Spanish Police Arrest Their First Ever eBook Pirate (torrentfreak.com)
An anonymous reader writes: Spain's Ministry of the Interior has announced the first ever arrest of an eBook pirate. The suspect is said to have uploaded more than 11,000 literary works online, many on the same day as their official release. More than 400 subsequent sites are said to have utilized his releases. The investigation began in 2015 following a complaint from the Spanish Reproduction Rights Centre (CEDRO), a non-profit association of authors and publishers of books, magazines, newspapers and sheet music. According to the Ministry, CEDRO had been tracking the suspect but were only able to identify him by an online pseudonym. However, following investigations carried out by the police, his real identity was discovered.
For one thing he doesn't say 'aarh matey' nearly enough. Maybe a misguided Robin Hood. I think pirates are more into acquiring booty for their own use.
Where did he slip up?
“He’s not deformed, he’s just drunk!”
His name must not be "Information", because he obviously DOESN'T want to be free...
'The Economy' is a giant Ponzi scheme whose most pitiable suckers are the youngest among us and the yet-unborn.
The battle raged long and hard, but as night fell Sidney overcame the Spaniards. 6,000 copies of 'Tits and Bums' and 4,000 copies of 'Shower Sheila' were seized that day. The tide of Spanish porn was stemmed. Sir Philip Sidney returned to London in triumph.
Ezekiel 23:20
Yeah, we can't have that.
Despite the big, commercial-grade numbers (11k), making books available on the internet should be seen as a feat for human civilization. This is another case of state money being used to hamper human development. Who buys and reads paper books anyway, let alone purchase ebooks when the pdf is a free google search away?
If any state agent is reading this: I urge you to start considering using our funds for the greater good, and not the specific good of publishers making a bigger profit than they have to. Capitalism is only as good as the companies that make things actually stocking and making them affordable enough for universal availability. If you're protecting a publisher solely by restricting the channels they offer their products in physical form, limited editions, and medium class-oriented, highly inflated pricing, you're hampering innovation. And innovation is the number 1 rule in capitalism-driven society (right after human rights). Going against it is an oppressive measure. Spend money somewhere else, like feeding the poor or highly overseeing malpractice and anti-competitiveness on books, scientific journals, papers and whatnot.
If you read the article, the guy went to a lot of effort, and I don't see any tangible benefit that he got out of it.

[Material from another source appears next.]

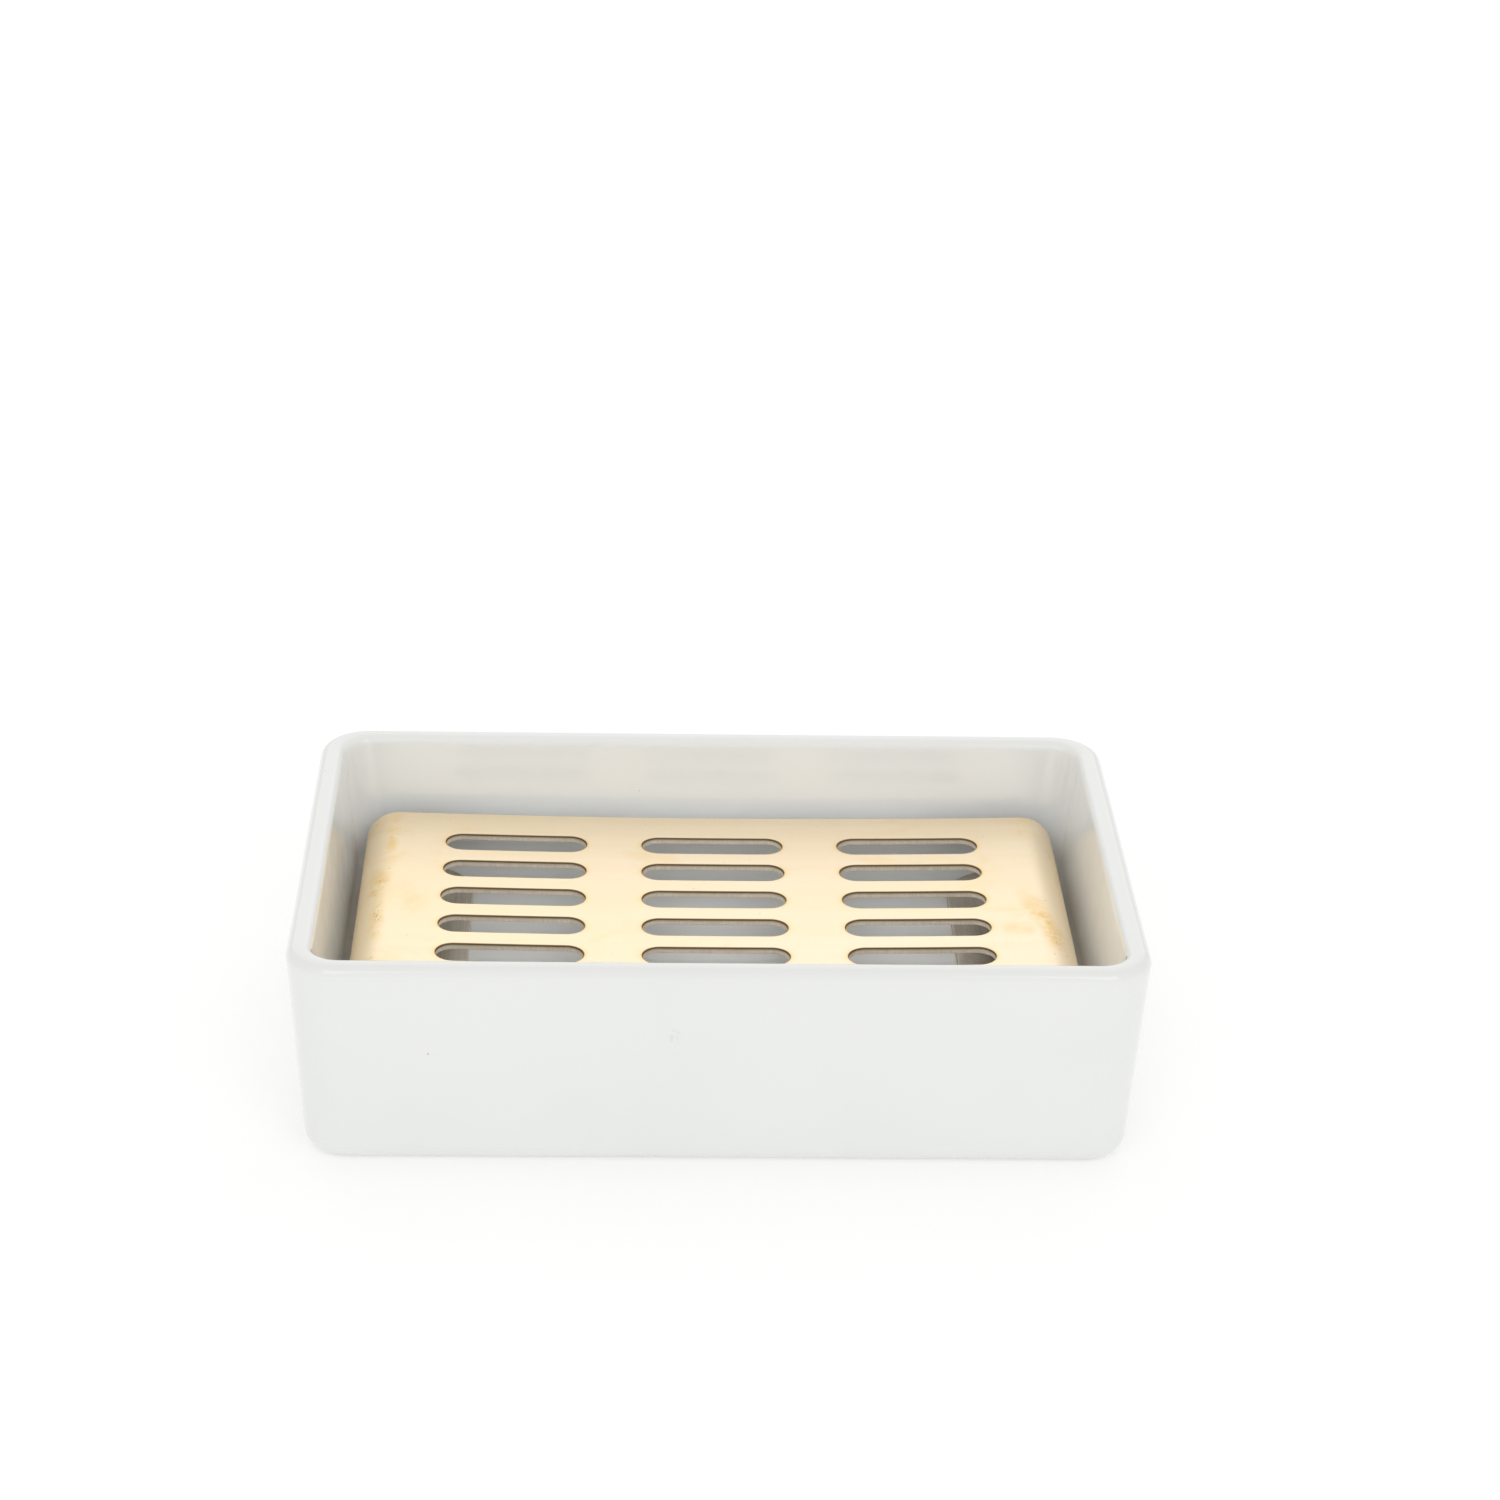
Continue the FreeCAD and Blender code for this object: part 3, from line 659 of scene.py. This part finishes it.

As an author, I don't have a problem with someone who wants to read my work for free. That's what libraries are for, and places like the Baen Free Library get it right. If someone asks me, I'll probably send them a copy myself.
I have a bit of a problem with some misguided soul uploading my work to online sites dedicated to distributing stuff they don't have the rights to.
I have a major problem if either the uploader or said distributing site is making money off of distributing my work, unless they're giving me a piece of the action. I suspect that very few of those sites are in it for charitable reasons, and are getting money for it from somewhere.
The police put a lot of effort making sure this guy goes to jail for making information available for free. Meanwhile there are tons of fake authors and stores online (some of them even represented on big sites like Amazon) who are selling the works of others for a profit. And no matter how often they get reported the police either don't care or are incapable of tracking them down (despite the presence of a clear money trail.)
This Space Intentionally Left Blank
He is not "making information available for free." He's putting authors' novels on the internet without being given the distribution rights.
This reminds me of the old days on BBS systems using dial-up modems. You needed references to get into them, and had to work your way up into the higher quality sites. It was all about maintaining that upload/download ratio. Heck you didn't even care what it was, Kai's Power Tools, Aldus Pagemaker or some old Autocad version... log in, check out new releases, grab something the other sites don't have yet, upload it there, repeat...
Waaaaay back when 0dayz meant Warez and not exploits. Oh man I need to dig out my old MOD files. The nostalgia is killing me. This username used to be all extended ASCII characters with a custom color scheme.
Back to the story...
Never be the top uploader.
Cwm, fjord-bank glyphs vext quiz
I'm glad you have solved terrorism, hunger, unemployment so you can now focus on this obvious menace to mankind.
You can just pick up an eCopy of almost any eBook or audio book FOC at you local library.
It had to be said.
Spanish Reproduction Rights Centre (CEDRO), a non-profit association of authors and publishers of books, magazines, newspapers and sheet music
The association being legally non-profit is a sad joke. Their money hungry members that get the cash and control it are not. As their equivalents MPAA, RIAA et at.